A research team at the University of Maryland has developed a robotic bird whose movements are so life-like, other birds have been fooled by it, either stalking it or moving into formation behind it. S.K. Gupta, the lead researcher, said the bird was born out of a desire to create something highly maneuverable that was also very quiet.
But for the market to take off, the public has to become comfortable with the idea of these unmanned aircraft being used for peacetime purposes. And for this to happen, regulators around the world have to tell manufacturers where and when they can fly their creations.
"The regulations that exist today and airspace around the world were never designed to accommodate unmanned aircraft," says Paul McDuffee, who is drone-builder Insitu's liaison to the Federal Aviation Administration.
While the industry is spinning off in many different directions, the lack of regulations is holding it back.
"Right now most of us are building things at risk," said McDuffee, who was not at the show, since no one knows what the requirements for a drone will be.
No one knows exactly how many civilian drones fly these days — partially because of the ad-hoc regulation — but the number is likely in the thousands in the US Typically they do so only under severe restrictions. In the US, each one needs to get specific permission from the FAA. The regulator only grants permission to public agencies, like police or fire departments, or to research institutions. The aircraft have to be within the sight of their user or be followed by a chase plane, so a human being has eyes on the drone at all times. They usually fly in unpopulated areas and well below the zone commercial air traffic uses.
But the FAA is working to expand their use. Congress has asked it to develop a comprehensive set of rules for unmanned aircraft by 2015. That should include everything from when and where they can fly; how their pilots are trained; what safety features drones must have; and what purposes they can be used for. Airspace over the Arctic may be opened as early as this summer to serve as a testing ground, McDuffee said. And the FAA is preparing to announce a series of test sites in the continental US
At the same time, regulators from around the world are also in discussions with one another to coordinate their plans. Last year, France came up with a set of regulations that it says is still adapting, but they already allow some unmanned aircraft to fly beyond the sight of the operator.
Aurora Flight Sciences' Langford warns that that proper regulation will require big investment in upgrading the current air traffic control system.

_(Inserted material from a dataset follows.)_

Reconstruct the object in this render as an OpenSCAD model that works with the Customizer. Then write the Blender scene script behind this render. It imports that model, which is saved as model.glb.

Selling such investment is tough in a bad economy.
There is also the public fear that the drones' military purpose will be turned on them and they will be spied on. Recent revelations that the National Security Agency is collecting vast amounts of data on phone and Internet usage is only likely to increase those fears, even though advocates point out that the NSA didn't need drones to collect email records.
"When it comes to drones, the FAA needs to examine privacy issues with the same rigor it applies to flight and mechanical safety," Jennifer Lynch, the staff attorney for Electronic Frontier Foundation, said in a recent statement. The foundation argues for robust protection of civil liberties in digital domains.
Once the rules are in place, civilian drones will most likely first be used for surveying or spraying crops and checking oil and gas pipelines. In both cases, the work is tedious, remote and often hazardous — work proponents of drones describe "dull, dirty and dangerous."
James Grimsley, president of Oklahoma-based Design Intelligence, says it's the workaday uses that will ultimately drive the use of drones — and should solve the image problem.
"Immediately after we had powered flight, World War I started. The only application people knew of was military," he said. "The only thing that saved aviation was air mail. Very mundane, very efficient. ... It was this mundane use of technology that made it safe, made it accepted by the public."